Flexible zincophilic polypyrrole paper interlayers for stable Zn metal anodes: Higher surface flatness promises better reversibility

Abstract

Due to the low redox potential and high volumetric capacity, Zn metal anode is regarded as an ideal anode material for aqueous Zn-ion batteries (AZBs). However, the critical issues of uncontrolled dendrite propagation and side reactions with Zn anodes have hindered their practical applications. Herein, a thin and mesoporous polypyrrole (PPy) paper is proposed as an advanced zincophilic interlayer to tackle these problems. We show that the high surface area of the PPy interlayer promises enhanced reaction kinetics, and the excellent affinity to Zn²⁺ and uniform pore size distribution render homogeneous Zn²⁺ flux. Moreover, a compact PPy paper interlayer with high surface flatness can be readily made by mechanical compression, which enables much more intimate contact with the Zn anode at the nanoscale level, facilitating enhanced anti-corrosion property and dendrite-free deposition with nearly full surface coverage during repeated depositing/stripping.
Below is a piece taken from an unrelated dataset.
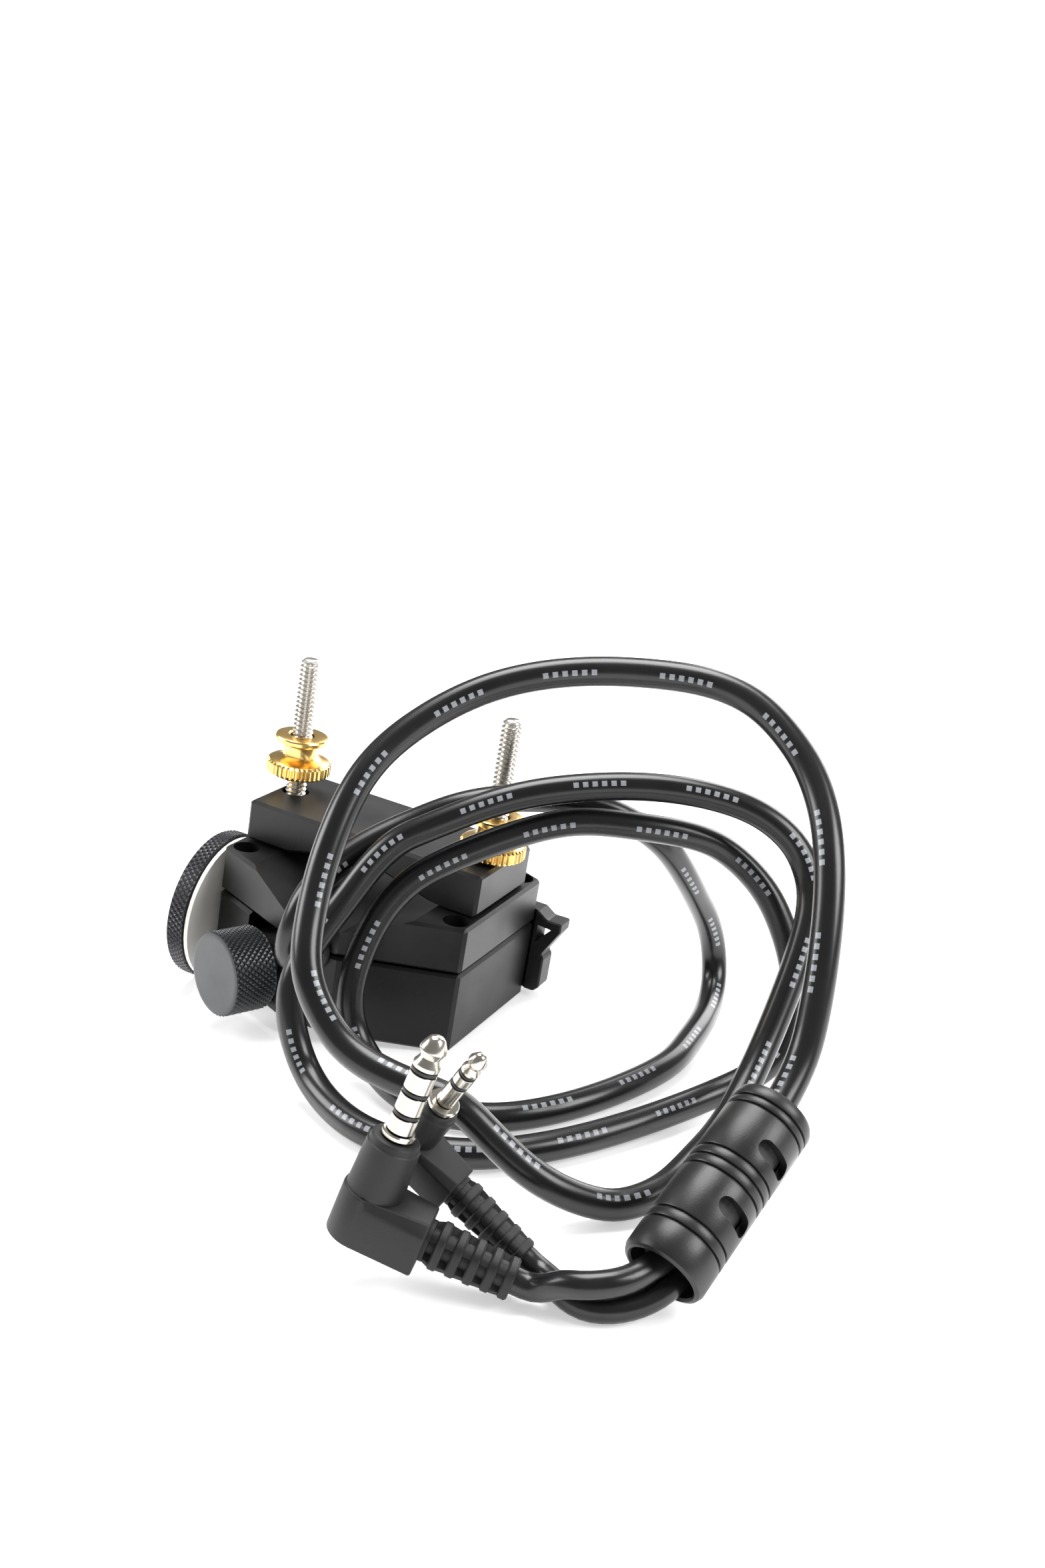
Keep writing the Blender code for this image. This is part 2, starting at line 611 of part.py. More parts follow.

Consequently, the modulation of surface flatness engineered PPy paper interlayer enables dendrite-free Zn anode with an outstanding cycling performance at simultaneous high current densities and areal capacities (930 h at 5 mA cm⁻² for 5 mAh cm⁻²). The feasibility of the PPy paper interlayer is verified in PANI/V₂O₅-based AZBs and activated carbon-based Zn-ion capacitors. Our work provides a facile and sustainable strategy and new insight into constructing efficient interface layers for practical AZBs by surface geometry engineering.